Set problem: Print the listing below from its opening line through the line holding "pushup_h = 3.3; // [1.2:0.3:3.6]", both ends included.

Available data:
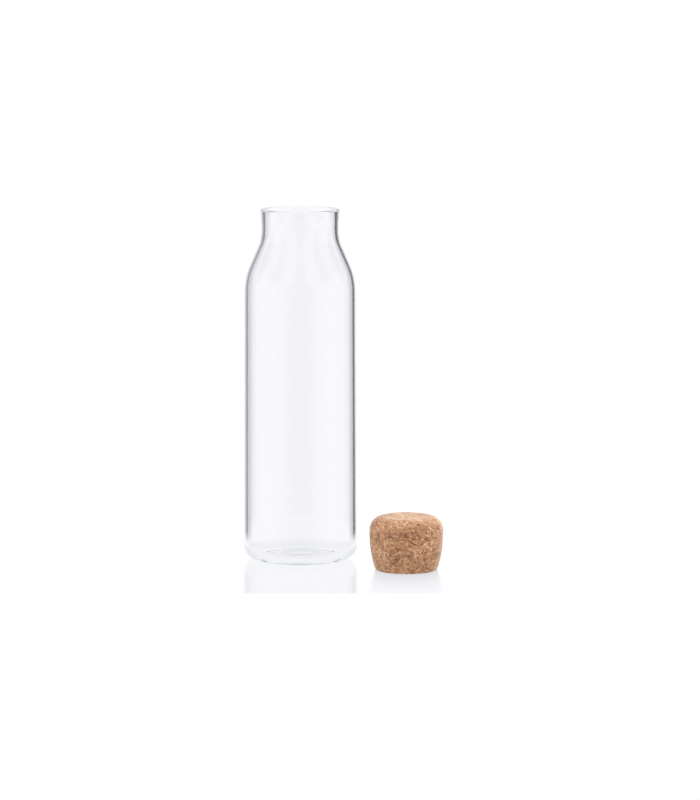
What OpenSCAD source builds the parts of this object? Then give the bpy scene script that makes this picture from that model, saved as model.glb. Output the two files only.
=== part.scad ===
// Glass water bottle with a wide neck, and the tapered cork that closes it.
// Millimetres, +Z up. The origin is the centre of the ring that the bottle stands on.

/* [Bottle body] */
// Height from the table to the top of the lip
bottle_h = 254; // [240:1:270]
// Outer diameter of the body just above its rounded foot
body_d = 82; // [80:0.5:86]
// How much narrower the body is where its shoulder begins
body_taper = 1.4; // [0:0.2:3]
// Thickness of the glass in the body, shoulder and neck corner
body_wall = 2.6; // [2.2:0.1:3.2]

/* [Foot and floor] */
// Radius of the rounded outer edge at the foot
foot_r = 10.5; // [8:0.5:12]
// Radius of the rounded corner where the inside wall meets the floor
floor_corner_r = 8; // [6:0.5:12]
// Height of the inside floor above the table, around the push-up
floor_z = 3.6; // [3.4:0.2:7]
// Width of the flat ring that touches the table
ring_w = 5.2; // [3:0.2:6]
// Depth of the hollow inside the ring
hollow_h = 0.8; // [0.6:0.2:1.2]
// Diameter of the push-up in the middle of the floor
pushup_d = 27; // [20:1:32]
// Height of the push-up above the hollow
pushup_h = 3.3; // [1.2:0.3:3.6]

/* [Shoulder and neck] */
// Angle of the shoulder's slope above the horizontal
shoulder_angle = 66; // [62:1:68]
// Radius that rounds the shoulder
shoulder_r = 48; // [36:1:50]
// Radius that eases the slope into the neck
throat_r = 30; // [20:1:32]
// Outer diameter of the neck at its waist
neck_d = 56; // [55.5:0.1:57]
// Height of the straight waist, between the throat and the lip
neck_h = 4; // [2:0.5:8]
// Diameter of the cylindrical bore in the neck
bore_d = 50; // [49:0.1:51]

/* [Lip] */
// Outer diameter of the lip
lip_d = 57.4; // [57.2:0.1:59]
// Height over which the neck swells into the lip
lip_h = 11; // [9:0.5:12]
// Radius of the lip's rounded outer edge
lip_outer_r = 1.3; // [0.8:0.1:1.5]
// Radius of the lip's rounded inner edge
lip_inner_r = 1.5; // [0.8:0.1:1.5]

/* [Cork stopper] */
// Height of the cork
cork_h = 38.5; // [36:0.5:42]
// Largest diameter of the cork
cork_d = 52.6; // [52:0.1:54]
// Height of the largest diameter above the cork's bottom
cork_belly_z = 25.6; // [24:0.2:26]
// Radius of the curve of the cork's side
cork_side_r = 79; // [70:1:95]
// Radius of the cork's rounded top edge
cork_top_r = 10; // [6:0.5:11]
// Radius of the cork's bottom edge
cork_edge_r = 0.8; // [0.4:0.1:1.6]

/* [Placement] */
// Where the cork is: standing on the table beside the bottle, or seated in the mouth
stopper_place = "table"; // [table, mouth]
// Distance from the bottle's axis to the standing cork, to the right
stopper_right = 76; // [72:1:110]
// Distance from the bottle's axis to the standing cork, towards the front
stopper_front = 46; // [30:1:80]

/* [Hidden] */
$fn = 96;
// Largest turn between two neighbouring points of a curve, in degrees
turn_step = 4;
// Gap left between the seated cork and the bore
seat_gap = 0.1;
// Share of the push-up's height by which the inside floor rises above it
floor_rise = 2 / 3;

foot_radius = body_d / 2;
top_radius = (body_d - body_taper) / 2;
neck_radius = neck_d / 2;
bore_radius = bore_d / 2;
lip_radius = lip_d / 2;
cork_radius = cork_d / 2;
slope = tan(shoulder_angle);

// Heights of the corners that the shoulder's slope would make with the neck and with the body
throat_rise = throat_r * tan((90 - shoulder_angle) / 2);
outer_throat_z = bottle_h - lip_h - neck_h - throat_rise;
shoulder_z = outer_throat_z - (top_radius - neck_radius) * slope;

// The same corners inside, where the slope lies one wall thickness further in
slope_drop = body_wall / cos(shoulder_angle);
inner_top_radius = top_radius - body_wall;
inner_shoulder_z = shoulder_z + body_wall * slope - slope_drop;
inner_throat_z = shoulder_z + (top_radius - bore_radius) * slope - slope_drop;

// Axis of the curve of the cork's side, and the height at which the cork fills the bore
cork_side_x = cork_radius - cork_side_r;
seat_reach = bore_radius - seat_gap - cork_side_x;
seat_z = cork_belly_z - sqrt(pow(cork_side_r, 2) - pow(seat_reach, 2));
seated_cork_z = bottle_h - lip_inner_r - seat_z;

function unit(v) = v / norm(v);

// Points of an arc about centre c, from angle a to angle b
function arc(c, r, a, b) =
    let(steps = max(2, ceil(abs(b - a) / turn_step)))
    [for (i = [0 : steps]) let(t = a + (b - a) * i / steps) c + r * [cos(t), sin(t)]];

// The corner at b, between the lines to a and to c, rounded to radius r
function rounded_corner(a, b, c, r) =
    let(
        u = unit(a - b),
        w = unit(c - b),
        half = acos(u * w) / 2,
        centre = b + unit(u + w) * r / sin(half),
        start = b + u * r / tan(half) - centre,
        end = b + w * r / tan(half) - centre,
        from = atan2(start.y, start.x),
        turn = (atan2(end.y, end.x) - from + 540) % 360 - 180
    )
    arc(centre, r, from, from + turn);

// A shallow dome of radius r and height h, from its crown on the axis to its edge at height z
function dome(r, h, z) =
    let(
        ball = (r * r + h * h) / (2 * h),
        reach = asin(r / ball),
        steps = 6
    )
    [for (i = [0 : steps]) let(t = reach * i / steps) [ball * sin(t), z + h - ball + ball * cos(t)]];

// A swell from point a up to point b, which starts upright and steepens
function swell(a, b) =
    let(steps = 8)
    [for (i = [0 : steps])
        let(t = i / steps)
        [a.x + (b.x - a.x) * pow(t, 1.5), a.y + (b.y - a.y) * t]];

function reversed(points) = [for (i = [len(points) - 1 : -1 : 0]) points[i]];

// Underside and outside, from the axis out and up to the top of the lip
function outside() = concat(
    dome(pushup_d / 2, pushup_h, hollow_h),
    [
        [foot_radius - foot_r - ring_w - 2 * hollow_h, hollow_h],
        [foot_radius - foot_r - ring_w, 0]
    ],
    arc([foot_radius - foot_r, foot_r], foot_r, -90, 0),
    rounded_corner(
        [foot_radius, foot_r],
        [top_radius, shoulder_z],
        [neck_radius, outer_throat_z],
        shoulder_r
    ),
    rounded_corner(
        [top_radius, shoulder_z],
        [neck_radius, outer_throat_z],
        [neck_radius, bottle_h],
        throat_r
    ),
    swell([neck_radius, bottle_h - lip_h], [lip_radius, bottle_h - lip_outer_r]),
    arc([lip_radius - lip_outer_r, bottle_h - lip_outer_r], lip_outer_r, 10, 90)
);

// Inside, from the axis out and up to the top of the lip
function inside() = concat(
    dome(pushup_d / 2 + 2, floor_rise * pushup_h, floor_z),
    rounded_corner(
        [pushup_d / 2 + 2, floor_z],
        [foot_radius - body_wall, floor_z],
        [inner_top_radius, inner_shoulder_z],
        floor_corner_r
    ),
    rounded_corner(
        [foot_radius - body_wall, floor_z],
        [inner_top_radius, inner_shoulder_z],
        [bore_radius, inner_throat_z],
        shoulder_r - body_wall
    ),
    rounded_corner(
        [inner_top_radius, inner_shoulder_z],
        [bore_radius, inner_throat_z],
        [bore_radius, bottle_h],
        throat_r + body_wall
    ),
    arc([bore_radius + lip_inner_r, bottle_h - lip_inner_r], lip_inner_r, 180, 90)
);

// Outline of the cork, from the axis out along its bottom, up its side and back over its top
function cork_outline() =
    let(
        low_z = cork_edge_r,
        low_x = cork_side_x + sqrt(pow(cork_side_r - cork_edge_r, 2) - pow(low_z - cork_belly_z, 2)),
        high_z = cork_h - cork_top_r,
        high_x = cork_side_x + sqrt(pow(cork_side_r - cork_top_r, 2) - pow(high_z - cork_belly_z, 2)),
        side_from = atan2(low_z - cork_belly_z, low_x - cork_side_x),
        side_to = atan2(high_z - cork_belly_z, high_x - cork_side_x)
    )
    concat(
        [[0, 0]],
        arc([low_x, low_z], cork_edge_r, -90, side_from),
        arc([cork_side_x, cork_belly_z], cork_side_r, side_from, side_to),
        arc([high_x, high_z], cork_top_r, side_to, 90),
        [[0, cork_h]]
    );

// The one-piece glass bottle: thick floor with a push-up, straight body, shoulder, neck and lip
module glass_bottle() {
    color([0.90, 0.92, 0.96, 0.45])
        rotate_extrude()
            polygon(concat(outside(), reversed(inside())));
}

// The solid cork that wedges in the neck
module cork_stopper() {
    place = stopper_place == "mouth"
        ? [0, 0, seated_cork_z]
        : [stopper_right, -stopper_front, 0];
    color([0.70, 0.52, 0.40])
        translate(place)
            rotate_extrude()
                polygon(cork_outline());
}

glass_bottle();
cork_stopper();
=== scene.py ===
import math

import bpy
import numpy as np
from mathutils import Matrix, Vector, kdtree, noise


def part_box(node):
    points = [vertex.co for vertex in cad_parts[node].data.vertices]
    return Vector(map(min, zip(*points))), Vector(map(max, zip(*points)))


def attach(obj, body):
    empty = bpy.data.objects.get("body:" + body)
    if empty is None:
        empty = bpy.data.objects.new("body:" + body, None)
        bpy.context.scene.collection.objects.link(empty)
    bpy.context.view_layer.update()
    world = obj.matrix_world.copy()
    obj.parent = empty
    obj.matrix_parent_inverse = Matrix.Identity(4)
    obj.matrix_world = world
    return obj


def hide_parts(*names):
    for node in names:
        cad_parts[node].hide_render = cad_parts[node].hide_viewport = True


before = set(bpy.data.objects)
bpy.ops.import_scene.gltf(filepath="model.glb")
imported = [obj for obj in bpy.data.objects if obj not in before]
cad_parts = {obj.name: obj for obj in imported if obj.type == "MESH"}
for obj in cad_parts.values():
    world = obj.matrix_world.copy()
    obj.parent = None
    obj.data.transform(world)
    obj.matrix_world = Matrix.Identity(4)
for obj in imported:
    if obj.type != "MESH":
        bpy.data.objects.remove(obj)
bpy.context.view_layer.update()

MM = 0.001
bottle_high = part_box("glass_bottle")[1]
cork_low, cork_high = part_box("cork_stopper")

# Bottle: its height and radius come from the frame
BOTTLE_H = bottle_high.z
FOOT_RADIUS = bottle_high.x
TOP_RADIUS = FOOT_RADIUS - 0.7 * MM
WALL = 2.6 * MM
FOOT_R = 10.5 * MM
FLOOR_CORNER_R = 8 * MM
FLOOR_Z = 3.6 * MM
RING_W = 5.2 * MM
HOLLOW_H = 0.8 * MM
PUSHUP_RADIUS = 13.5 * MM
PUSHUP_H = 3.3 * MM
FLOOR_DOME_RADIUS = PUSHUP_RADIUS + 2 * MM
FLOOR_DOME_H = 2.2 * MM
SHOULDER_ANGLE = math.radians(66)
SHOULDER_R = 48 * MM
THROAT_R = 30 * MM
NECK_RADIUS = 28 * MM
NECK_H = 4 * MM
BORE_RADIUS = 25 * MM
LIP_RADIUS = 28.7 * MM
LIP_H = 11 * MM
LIP_SLANT = math.radians(10)
LIP_OUTER_R = 1.3 * MM
LIP_INNER_R = 1.5 * MM

# Cork: its place, height and widest radius come from the frame
CORK_H = cork_high.z
CORK_RADIUS = (cork_high.x - cork_low.x) / 2
CORK_AXIS = ((cork_high.x + cork_low.x) / 2, (cork_high.y + cork_low.y) / 2)
CORK_BELLY_Z = 25.6 * MM
CORK_SIDE_R = 79 * MM
CORK_TOP_R = 10 * MM
CORK_EDGE_R = 0.8 * MM


# ---------------------------------------------------------------- camera

# Lens and sensor in millimetres, place in metres, and how far it looks down, in degrees
LENS = 174.84
SENSOR = 36
CAMERA_PLACE = (0.03586, -2.781, 0.475)
CAMERA_DOWN = 7.36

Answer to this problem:
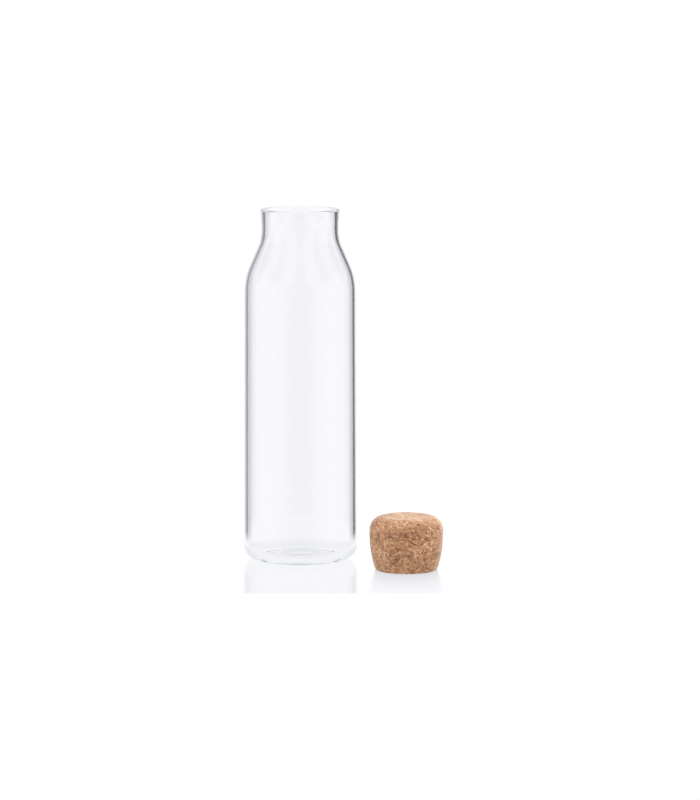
What OpenSCAD source builds the parts of this object? Then give the bpy scene script that makes this picture from that model, saved as model.glb. Output the two files only.
=== part.scad ===
// Glass water bottle with a wide neck, and the tapered cork that closes it.
// Millimetres, +Z up. The origin is the centre of the ring that the bottle stands on.

/* [Bottle body] */
// Height from the table to the top of the lip
bottle_h = 254; // [240:1:270]
// Outer diameter of the body just above its rounded foot
body_d = 82; // [80:0.5:86]
// How much narrower the body is where its shoulder begins
body_taper = 1.4; // [0:0.2:3]
// Thickness of the glass in the body, shoulder and neck corner
body_wall = 2.6; // [2.2:0.1:3.2]

/* [Foot and floor] */
// Radius of the rounded outer edge at the foot
foot_r = 10.5; // [8:0.5:12]
// Radius of the rounded corner where the inside wall meets the floor
floor_corner_r = 8; // [6:0.5:12]
// Height of the inside floor above the table, around the push-up
floor_z = 3.6; // [3.4:0.2:7]
// Width of the flat ring that touches the table
ring_w = 5.2; // [3:0.2:6]
// Depth of the hollow inside the ring
hollow_h = 0.8; // [0.6:0.2:1.2]
// Diameter of the push-up in the middle of the floor
pushup_d = 27; // [20:1:32]
// Height of the push-up above the hollow
pushup_h = 3.3; // [1.2:0.3:3.6]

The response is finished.